The Transportation Intermediaries Association (TIA) announced the appointment of three new vice presidents as part of its ongoing growth plans. With over 1,700 members, the association is the leading organization devoted to the North American third-party logistics (3PL) industry.
Matt Mantione has replaced Tom Malloy as the Association’s vice president of membership. He joined TIA from the Design-Build Institute of America, where he served as director of membership and region development. Mantione has substantial experience in association management from various past roles.
TIA CEO Robert Voltmann said the membership department needed new management to help fuel its growth expectations, so he “sought new leadership in the position,” Voltmann said. “We found that in Mantione, and we’re very excited with the experience and energy he brings to that position.”
Existing TIA leaders Chris Burroughs and Will Sehestedt have both been promoted to vice president of government affairs positions. Burroughs was promoted from senior director of government affairs, and Sehesedt was promoted from director of government affairs.
While both men bear the same title in their new positions, TIA Chief of Staff Nancy O’Liddy distinguished them by noting Burroughs tends to focus more on domestics government affairs, and Sehesedt tackles the international side.
Burroughs boasts over 11 years of congressional affairs experience, and he started his career by working for the House Transportation and Infrastructure Committee in 2006. He serves as the staff liaison for the Highway Logistics Conference, the Intermodal Logistics Conference and several other policy committees within TIA. He has also done significant advocacy work over the years.
Sehesedt serves as a staff liaison to policy committees that focus on technology, operations, international logistics and airfreight. He also represents the association on several boards. Before joining TIA, he spent nine years on the staff of U.S. Senator Max Baucus (D-Montana), where he focused on budget and appropriations, law enforcement and small business issues.
Voltmann said the decision to promote Burroughs and Sehesedt was a natural recognition of their growth and talent. He said the association plans to add more advocacy staff under the newly promoted vice presidents as it continues to grow.
As vice presidents, both will be doing more outreach and and speaking than before, including traveling to smaller member companies that do not always have the funds to attend TIA events, according to O’Liddy.
While TIA represents the logistics side of many large fleets, the majority of the TIA’s members are small businesses – many of which are family-owned.
The TIA, which just celebrated its 40th anniversary, has been focused on growth for a long time now.
“I’ve been focused on growing the organization for the 22 years I’ve been apart of it,” Voltmann said. “We’re just trying to grow to keep up with the 3PL industry as it grows. We continue to grow to help our members grow and to better represent the industry.”
A large part of helping its members grow is focusing on those smaller businesses.
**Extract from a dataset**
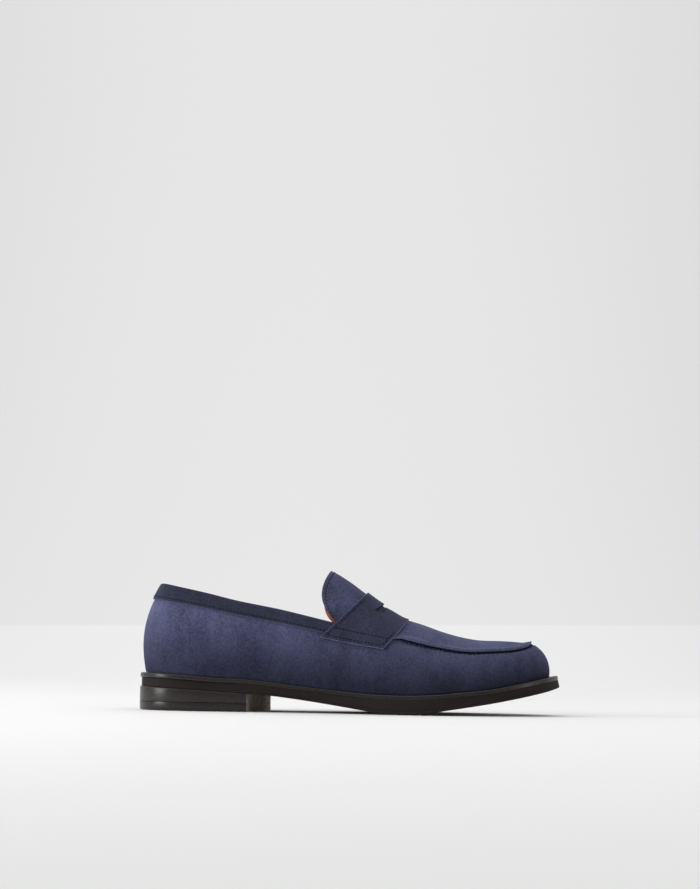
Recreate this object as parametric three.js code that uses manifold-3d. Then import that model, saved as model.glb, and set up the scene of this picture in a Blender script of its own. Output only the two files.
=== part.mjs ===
// Men's penny loafer for the right foot, built from its separate pieces.
// Millimetres. +X points to the toe, +Y to the inner side of the foot, +Z up, z = 0 is the ground.
import * as THREE from "three";
import { mergeVertices } from "three/addons/utils/BufferGeometryUtils.js";
import Module from "manifold-3d";

const wasm = await Module();
wasm.setup();

// ---- Driving dimensions ----
const GAP = 0.3;                // clearance between pieces that touch
const UPPER_THICKNESS = 1.6;    // suede of the wall, apron and tongue
const STIFFENER_THICKNESS = 0.8;
const LINING_THICKNESS = 1.0;
const COLLAR_THICKNESS = 1.2;
const STRAP_THICKNESS = 1.2;
const BACKING_THICKNESS = 0.6;
const LASTING_MARGIN = 11;      // width of the upper turned in under the insole board
const WELT_THICKNESS = 3.2;
const WELT_WIDTH = 12;
const BOARD_THICKNESS = 2.0;
const SOCK_THICKNESS = 1.2;
const PAD_THICKNESS = 2.4;
const SHANK_THICKNESS = 1.6;
const SHANK_WIDTH = 13;
const TOP_PIECE_THICKNESS = 6.2;
const BREAST_OUTER_X = -73;     // front face of the heel, at the outer side of the shoe
const BREAST_INNER_X = -57.6;   // and at the inner side: the heel is set askew
const SPREAD = 0.725;           // height on the wall, as a share of its girth, where the strap ends
const COLLAR_SHARE = 0.81;      // height on the wall where the collar band begins
const STRAP_REAR = -74;         // the strap's rear edge lies in the plane x = z + STRAP_REAR
const STRAP_FRONT_X = 22.7;     // lower front corner of the strap
const STRAP_FRONT_Z = 44.2;
const STRAP_FRONT_SLOPE = 0.83; // forward run of its front edge for each millimetre of rise
const NAIL_RADIUS = 1.1;
const NAIL_HEAD_RADIUS = 2.4;
const NAIL_LENGTH = 17;
const SEAM_SHARE = 0.975;       // height on the wall of the seam that joins the apron
const LINING_TOP_SHARE = 0.985; // height on the wall where the linings end
const BOARD_INSET = 3.4;        // edge of the insole board in from the feather edge
const SOCK_INSET = 5.2;
const PAD_INSET = 9;
const HEEL_INSET = 0.3;         // edge of the heel in from the edge of the sole
const WELT_INSET = 0.4;
const SHANK_REAR_X = -121;
const SHANK_FRONT_X = -13;
const FILLER_REAR_X = -12;
const FILLER_INSET = WELT_WIDTH + 1.2;
const REACH = 200;              // an x beyond either end of the shoe

// Heights along the shoe as [x, z]: top of the welt, underside of the sole, ridge line of the instep.
const weltTop = heightCurve([[-150, 26.4], [-130, 25.9], [-100, 24.0], [-70, 22.6], [-40, 19.4],
  [-10, 16.2], [15, 14.1], [40, 13.7], [60, 14.6], [80, 16.6], [100, 18.9], [120, 23.0], [148, 28.7]]);
const treadCurve = heightCurve([[-150, 17.0], [-100, 14.4], [-60, 11.9], [-40, 9.7], [-14, 6.1],
  [6, 3.0], [18, 1.1], [30, 0], [42, 0], [54, 1.3], [70, 4.0], [87, 6.7], [104, 9.7], [121, 13.1],
  [139, 17.2], [150, 20.3]]);
const soleUnderside = (x) => Math.max(treadCurve(x), 0);
const ridge = heightCurve([[-23, 104.6], [-15.3, 101.0], [-8.8, 97.9], [-0.1, 92.5], [8.6, 86.0],
  [17, 79.9], [23.5, 75.2], [30.4, 70.5], [36, 67.6], [43.4, 65.6], [52, 63.2], [65, 58.8], [78, 55.3],
  [91, 53.2], [108, 52.7], [128, 51.6]]);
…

“We do believe there is plenty of room in this industry,” Voltmann said. “The pie is continuing to grow, but the technology challenges will get harder and harder for the very small companies, so we are working on different ways we can help them grow and remain independent.”
One of the ways the association will help members grow is the launch of the TIA Leadership Academy later this year. O’Liddy said the new program will bring customized education to various professionals in member companies, including CFOs, IT workers and claims professionals. This will move the TIA’s educational scope beyond CEOs.
The association is also planning to a launch a new website, making educational resources more accessible.
Even after all these years in the industry, Voltmann is still excited to see it grow.
“I continue to be excited about this industry. Shippers are using 3PLs more and more to source their capacity,” he said. “It is still a hugely fractured industry, and that is not going to change. We’re not going to end up with six huge 3PLs that control everything as long as we have a very fractured motor carrier industry.”
Voltmann anticipates continual growth in the 3PL industry, and he is working to make sure TIA keeps up.